WHAT TO PRODUCE
Copy the listing below line for line, starting at its first line and ending with the line that has "return (self.half_width**2 +" in it. Add nothing.
-------------------------
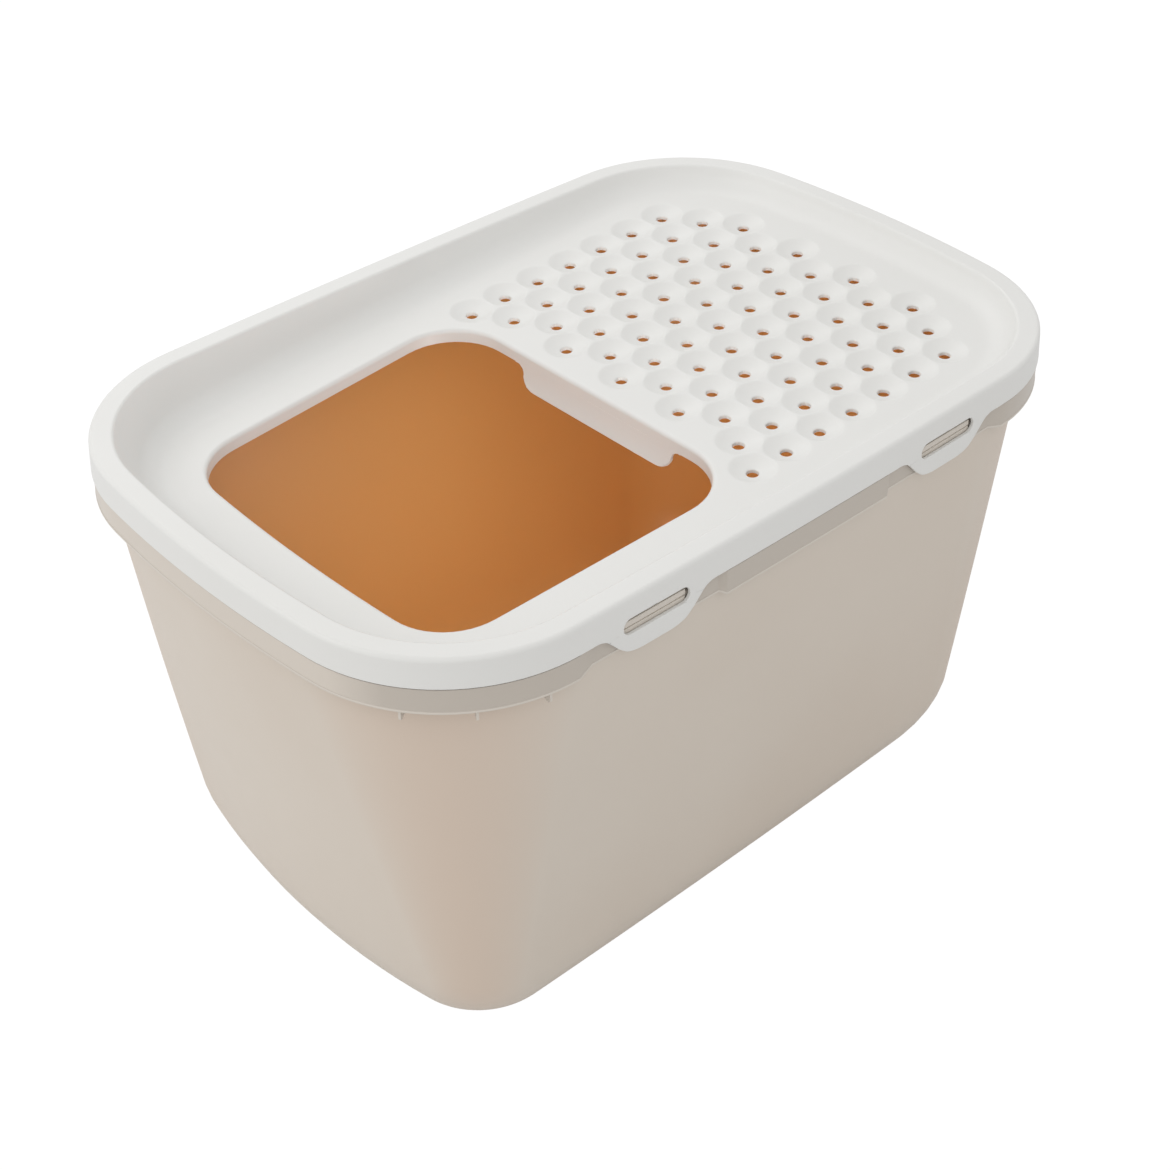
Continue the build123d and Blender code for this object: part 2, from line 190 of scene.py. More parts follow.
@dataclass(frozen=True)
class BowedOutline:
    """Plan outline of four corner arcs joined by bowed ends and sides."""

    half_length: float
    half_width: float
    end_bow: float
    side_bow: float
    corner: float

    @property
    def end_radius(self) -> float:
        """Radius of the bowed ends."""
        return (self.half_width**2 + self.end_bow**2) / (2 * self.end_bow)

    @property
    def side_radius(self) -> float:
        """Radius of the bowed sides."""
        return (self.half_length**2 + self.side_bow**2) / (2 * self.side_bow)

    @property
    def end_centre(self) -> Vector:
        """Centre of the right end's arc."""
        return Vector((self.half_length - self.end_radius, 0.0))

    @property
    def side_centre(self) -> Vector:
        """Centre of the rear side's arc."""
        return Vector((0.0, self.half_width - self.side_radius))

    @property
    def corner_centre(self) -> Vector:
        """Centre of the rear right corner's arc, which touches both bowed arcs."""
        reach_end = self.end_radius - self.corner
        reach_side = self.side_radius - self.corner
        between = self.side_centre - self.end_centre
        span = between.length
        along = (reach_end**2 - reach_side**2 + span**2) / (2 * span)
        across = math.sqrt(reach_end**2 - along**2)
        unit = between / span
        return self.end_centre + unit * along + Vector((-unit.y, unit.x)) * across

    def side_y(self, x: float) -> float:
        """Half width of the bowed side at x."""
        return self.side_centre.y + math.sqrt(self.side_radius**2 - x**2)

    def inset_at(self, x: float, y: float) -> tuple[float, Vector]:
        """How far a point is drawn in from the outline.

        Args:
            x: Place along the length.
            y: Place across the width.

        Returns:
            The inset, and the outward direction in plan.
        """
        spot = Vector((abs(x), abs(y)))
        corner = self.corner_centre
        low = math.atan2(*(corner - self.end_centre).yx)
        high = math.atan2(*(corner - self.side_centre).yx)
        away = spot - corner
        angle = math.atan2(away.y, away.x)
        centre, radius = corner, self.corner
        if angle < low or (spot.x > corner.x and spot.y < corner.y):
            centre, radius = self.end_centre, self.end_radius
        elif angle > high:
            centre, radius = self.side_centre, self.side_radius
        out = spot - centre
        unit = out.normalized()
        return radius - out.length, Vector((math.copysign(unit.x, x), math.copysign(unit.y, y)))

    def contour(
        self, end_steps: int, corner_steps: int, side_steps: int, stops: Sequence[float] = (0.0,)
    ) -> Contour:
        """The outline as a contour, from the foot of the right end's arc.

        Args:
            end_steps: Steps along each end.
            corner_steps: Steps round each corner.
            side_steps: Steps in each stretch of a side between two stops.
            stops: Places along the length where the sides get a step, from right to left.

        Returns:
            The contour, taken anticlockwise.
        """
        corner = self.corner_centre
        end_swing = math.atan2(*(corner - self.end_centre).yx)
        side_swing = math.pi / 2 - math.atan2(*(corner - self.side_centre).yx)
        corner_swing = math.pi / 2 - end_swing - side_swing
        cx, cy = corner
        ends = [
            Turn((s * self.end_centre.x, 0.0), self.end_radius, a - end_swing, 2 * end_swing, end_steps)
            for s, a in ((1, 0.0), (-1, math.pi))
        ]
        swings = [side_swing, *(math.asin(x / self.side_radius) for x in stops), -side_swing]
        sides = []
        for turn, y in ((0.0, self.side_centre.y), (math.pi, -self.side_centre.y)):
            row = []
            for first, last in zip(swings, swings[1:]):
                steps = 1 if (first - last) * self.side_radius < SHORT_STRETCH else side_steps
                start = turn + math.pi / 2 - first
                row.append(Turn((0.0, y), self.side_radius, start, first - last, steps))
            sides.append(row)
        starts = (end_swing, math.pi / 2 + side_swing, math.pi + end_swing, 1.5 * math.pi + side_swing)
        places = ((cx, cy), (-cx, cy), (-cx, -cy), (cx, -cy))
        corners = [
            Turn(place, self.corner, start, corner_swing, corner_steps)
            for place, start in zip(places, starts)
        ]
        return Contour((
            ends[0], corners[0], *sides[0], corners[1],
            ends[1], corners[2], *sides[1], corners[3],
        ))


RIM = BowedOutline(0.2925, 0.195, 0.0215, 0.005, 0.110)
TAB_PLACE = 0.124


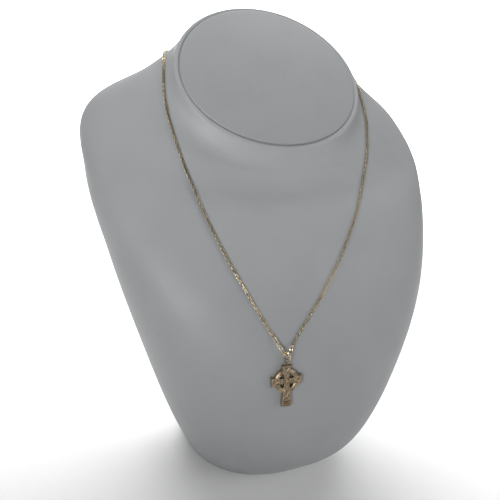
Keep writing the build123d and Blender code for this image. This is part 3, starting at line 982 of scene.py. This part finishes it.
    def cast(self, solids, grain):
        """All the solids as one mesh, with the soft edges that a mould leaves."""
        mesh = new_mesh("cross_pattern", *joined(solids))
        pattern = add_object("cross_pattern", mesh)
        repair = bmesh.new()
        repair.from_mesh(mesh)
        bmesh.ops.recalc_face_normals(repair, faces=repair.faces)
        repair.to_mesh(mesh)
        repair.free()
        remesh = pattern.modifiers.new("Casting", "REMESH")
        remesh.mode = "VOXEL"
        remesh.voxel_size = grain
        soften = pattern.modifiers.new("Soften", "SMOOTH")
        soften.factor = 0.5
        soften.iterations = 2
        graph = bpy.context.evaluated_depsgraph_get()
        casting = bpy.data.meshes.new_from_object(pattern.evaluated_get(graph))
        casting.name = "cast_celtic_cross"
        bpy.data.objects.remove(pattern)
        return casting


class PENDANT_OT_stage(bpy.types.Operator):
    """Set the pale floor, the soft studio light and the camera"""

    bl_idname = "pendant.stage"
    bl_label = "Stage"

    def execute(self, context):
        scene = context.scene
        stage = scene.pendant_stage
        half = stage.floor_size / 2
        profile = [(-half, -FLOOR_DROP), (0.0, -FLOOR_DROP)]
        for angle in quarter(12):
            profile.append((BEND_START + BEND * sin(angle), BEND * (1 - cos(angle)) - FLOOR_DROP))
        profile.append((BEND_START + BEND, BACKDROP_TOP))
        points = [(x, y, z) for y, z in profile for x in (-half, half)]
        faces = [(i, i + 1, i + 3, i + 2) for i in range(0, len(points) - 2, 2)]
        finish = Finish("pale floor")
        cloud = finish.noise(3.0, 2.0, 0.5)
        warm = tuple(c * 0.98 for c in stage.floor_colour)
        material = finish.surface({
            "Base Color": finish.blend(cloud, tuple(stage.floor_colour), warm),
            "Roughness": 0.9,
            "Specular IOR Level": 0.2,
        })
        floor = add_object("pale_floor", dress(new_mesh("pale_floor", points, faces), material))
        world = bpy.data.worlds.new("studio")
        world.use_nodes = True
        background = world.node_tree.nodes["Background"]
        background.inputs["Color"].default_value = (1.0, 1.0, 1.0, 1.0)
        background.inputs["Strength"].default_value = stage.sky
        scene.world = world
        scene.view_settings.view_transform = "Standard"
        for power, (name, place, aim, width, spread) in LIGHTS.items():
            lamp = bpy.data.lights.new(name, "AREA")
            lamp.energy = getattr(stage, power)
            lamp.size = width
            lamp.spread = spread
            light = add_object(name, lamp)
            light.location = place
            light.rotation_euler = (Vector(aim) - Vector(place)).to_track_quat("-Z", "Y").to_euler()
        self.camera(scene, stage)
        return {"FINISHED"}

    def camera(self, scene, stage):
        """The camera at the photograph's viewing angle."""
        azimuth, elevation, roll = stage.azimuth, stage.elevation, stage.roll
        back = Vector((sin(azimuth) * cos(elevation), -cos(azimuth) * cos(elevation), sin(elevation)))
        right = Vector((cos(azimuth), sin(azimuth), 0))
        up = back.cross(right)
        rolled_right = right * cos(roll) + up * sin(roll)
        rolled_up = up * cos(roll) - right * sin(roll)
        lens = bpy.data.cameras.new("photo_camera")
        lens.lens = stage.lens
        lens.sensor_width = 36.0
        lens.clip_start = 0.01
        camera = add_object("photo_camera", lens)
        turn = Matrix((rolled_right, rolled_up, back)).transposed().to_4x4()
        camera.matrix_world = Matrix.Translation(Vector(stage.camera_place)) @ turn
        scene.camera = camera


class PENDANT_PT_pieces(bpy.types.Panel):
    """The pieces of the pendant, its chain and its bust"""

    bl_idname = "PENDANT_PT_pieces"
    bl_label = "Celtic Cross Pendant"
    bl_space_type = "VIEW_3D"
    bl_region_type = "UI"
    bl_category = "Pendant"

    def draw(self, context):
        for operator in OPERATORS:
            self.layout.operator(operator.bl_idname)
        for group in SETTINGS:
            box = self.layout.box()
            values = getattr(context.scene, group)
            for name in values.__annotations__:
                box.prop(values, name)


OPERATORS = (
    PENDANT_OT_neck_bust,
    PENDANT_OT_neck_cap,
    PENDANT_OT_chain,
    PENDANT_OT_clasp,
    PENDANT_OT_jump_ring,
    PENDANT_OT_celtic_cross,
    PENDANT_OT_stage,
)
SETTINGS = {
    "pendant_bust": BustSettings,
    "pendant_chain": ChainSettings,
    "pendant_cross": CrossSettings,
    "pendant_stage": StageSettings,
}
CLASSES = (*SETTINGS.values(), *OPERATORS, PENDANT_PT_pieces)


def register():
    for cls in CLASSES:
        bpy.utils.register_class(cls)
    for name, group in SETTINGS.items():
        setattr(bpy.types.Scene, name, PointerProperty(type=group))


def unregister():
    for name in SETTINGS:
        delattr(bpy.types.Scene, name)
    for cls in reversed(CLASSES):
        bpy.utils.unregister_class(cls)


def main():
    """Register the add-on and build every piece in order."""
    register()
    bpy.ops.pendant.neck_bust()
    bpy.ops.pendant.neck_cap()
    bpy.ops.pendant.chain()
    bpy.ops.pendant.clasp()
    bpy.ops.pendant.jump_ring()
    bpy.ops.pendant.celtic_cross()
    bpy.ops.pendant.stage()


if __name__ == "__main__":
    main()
-------------------------
SOLUTION
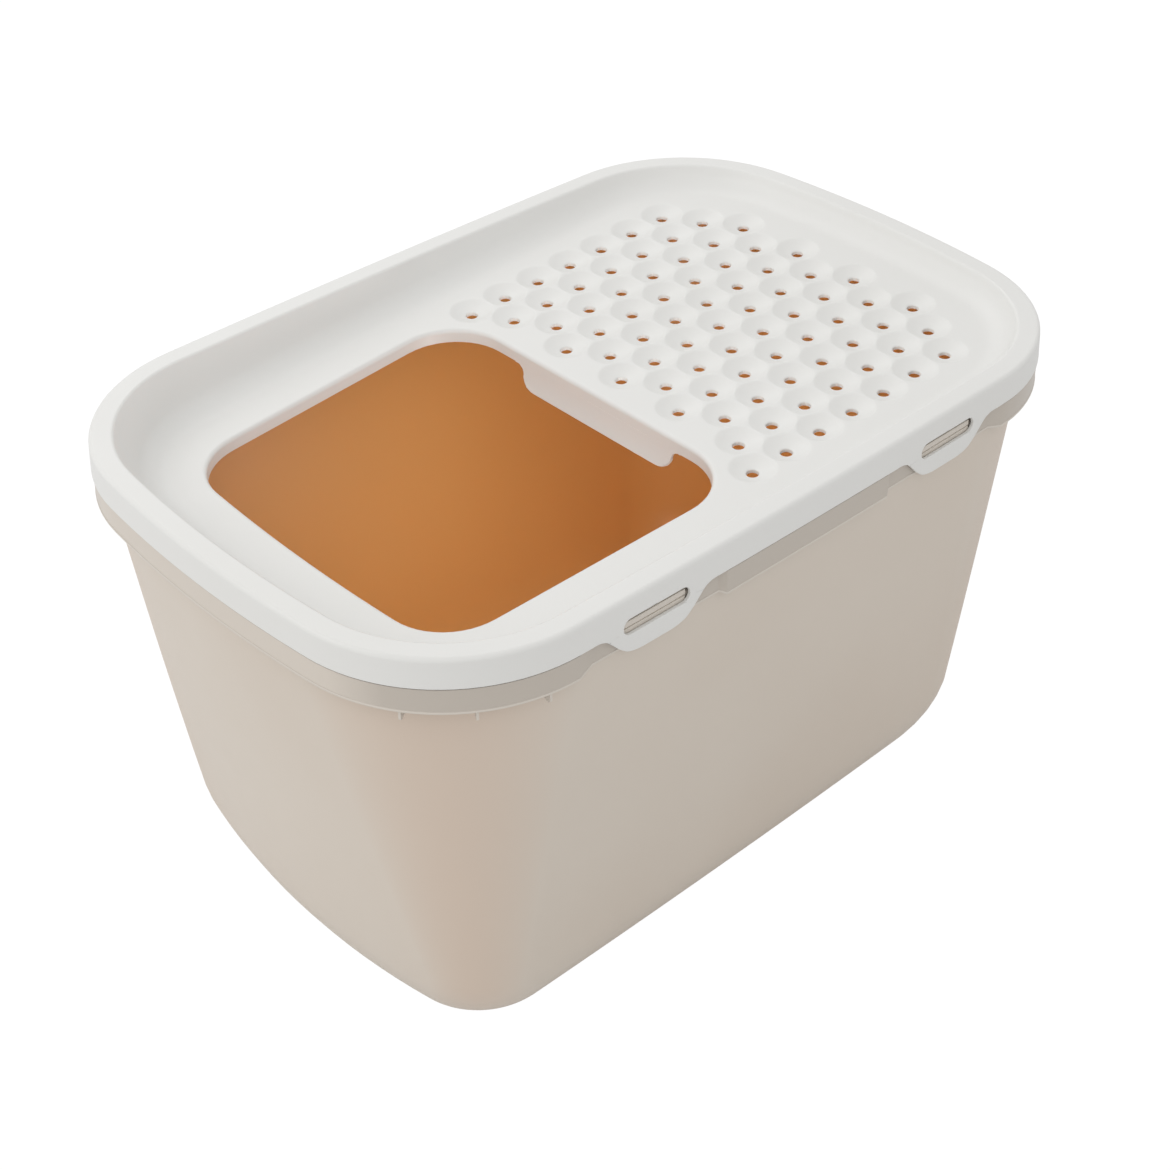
Continue the build123d and Blender code for this object: part 2, from line 190 of scene.py. More parts follow.
@dataclass(frozen=True)
class BowedOutline:
    """Plan outline of four corner arcs joined by bowed ends and sides."""

    half_length: float
    half_width: float
    end_bow: float
    side_bow: float
    corner: float

    @property
    def end_radius(self) -> float:
        """Radius of the bowed ends."""
        return (self.half_width**2 + self.end_bow**2) / (2 * self.end_bow)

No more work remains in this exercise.